Dissemos que o paganismo não era homogêneo e que nele encontrávamos diversos correntes onde a influência de Satanás pesava de forma diferente. Deus, de fato, permanece o mestre do paganismo assim como é o mestre de tudo. Satanás é apenas um ministro. E não apenas ele é ministro, mas também é imitador de Deus. Desde então, não nos surpreendemos ao descobrir, no próprio seio do paganismo, ainda que demoníaco, uma preparação evangélica.
O mesmo São Paulo que condena a frequentação dos cultos idólatras, dando como motivo que os sacrifícios lá são oferecidos a demônios, esse mesmo São Paulo é o primeiro a reconhecer a "preparação evangélica" que se operou no seio do paganismo.
Ele sabia reprovar aos gentios o desprezo por Deus:
"...porque, tendo conhecido a Deus, não O glorificaram como Deus, nem Lhe deram graças; antes se perderam em seus vãos raciocínios, e seu coração insensato se encheu de trevas" (Rom. I, 21).

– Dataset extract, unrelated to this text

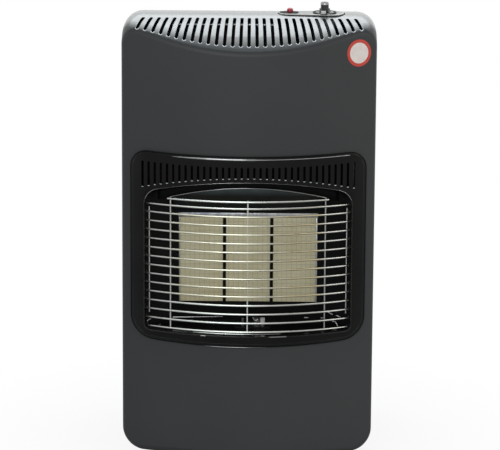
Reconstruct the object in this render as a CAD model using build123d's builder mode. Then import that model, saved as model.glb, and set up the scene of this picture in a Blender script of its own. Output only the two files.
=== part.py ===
from build123d import *
from functools import cache
from math import cos, degrees, radians, sin, sqrt, tan
import os

# Portable gas cabinet heater, in millimetres.
# Origin: on the floor, under the middle of the heater. +X is right as seen from
# the front, +Y runs to the back, +Z is up. The fire looks along -Y.

# ---------------------------------------------------------------- driving sizes
WIDTH = 420.0
DEPTH = 378.0            # from the guard's foremost wire to the door hinges
CREST_Z = 753.0          # highest line of the sheet-metal case
SKIRT_Z = 16.0           # lower edge of the case
SHEET = 1.2
FIT = 0.3                # gap between separate sheet pieces
CLEAR = 0.05             # small overlap of shapes that become one piece
SLIDE_FIT = 0.06         # radial clearance of shafts and pins

GUARD_PROUD = 9.0        # guard stands in front of the front panel
HINGE_PROUD = 6.0        # hinges and finger pull stand behind the case
FRONT_Y = -DEPTH / 2 + GUARD_PROUD
CASE_REAR_Y = DEPTH / 2 - HINGE_PROUD
SEAM_Y = -20.0           # joint between front panel and rear case panels

# Case form: bowed front, domed top, rolled lower side edges
BOW_R = 470.0
BOW_CENTRE_Y = FRONT_Y + BOW_R
FRONT_EDGE_R = 12.0
TOP_EDGE_R = 33.0
BOTTOM_EDGE_R = 38.0
CREST_FRONT_Y = -81.0
CREST_BACK_Y = -77.0
FRONT_ARC_R = 107.0
FRONT_SLOPE = 43.0
REAR_ARC_R = 360.0
REAR_SLOPE = 12.5
OVERRUN = 20.0           # cutting shapes run past the case by this much

# Air slots across the front of the top, fanned about a point at the back
SLOT_COUNT = 29
SLOT_PITCH = 1.357       # degrees
SLOT_FAN_Y = 394.0
SLOT_WIDTH = 5.5
SLOT_TOP_Y = -110.0
SLOT_FRONT_Y = -170.0
SLOT_FRONT_BOW_R = 573.0
SLOT_FLOOR_Z = 690.0     # the cut starts here, inside the case

# Black surround of the fire mouth
SURROUND_WIDTH = WIDTH - 30.0
SURROUND_TOP_Z = 530.2
SURROUND_TOP_RISE = 5.1
SURROUND_BOTTOM_Z = 208.5
SURROUND_BOTTOM_RISE = 9.6
SURROUND_TOP_R = 27.0
SURROUND_BOTTOM_R = 40.0
SURROUND_PROUD = 4.0
SURROUND_SHEET = 1.6
SURROUND_RIM_R = 3.4
SURROUND_LAP = 7.0       # the case cut-out is smaller than the surround by this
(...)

Mas São Paulo também soube, ao chegar a Atenas, compreender o que Deus tinha feito para preparar os gentios a receber a evangelização:
"Paulo, em pé no meio do Areópago, disse: Athenienses, em tudo vejo que sois notavelmente religiosos. Pois, passando e olhando o que é do vosso culto, encontrei até um altar com esta inscrição: Ao deus desconhecido. Aquilo que adorais sem conhecer, é isso que eu vos anuncio" (Atos XVII, 22-23).
Os primeiros bispos evangelizarão os gentios levando em conta essa dupla natureza do paganismo. Entre tantos carismas com que Deus os havia provido, o discernimento dos espíritos foi um dos mais necessários, pois tiveram que desentranhar, na antiga religião pagã, tão enraizada nos gentios, o que devia ser rejeitado como pertencente ao demônio e o que devia ser conservado como anunciando "o deus desconhecido". Deus não permitiu que os demônios pervertessem totalmente a religiosidade natural, nem que abolissem completamente a Tradição Primordial, nem que fizessem esquecer totalmente o anúncio de um Salvador.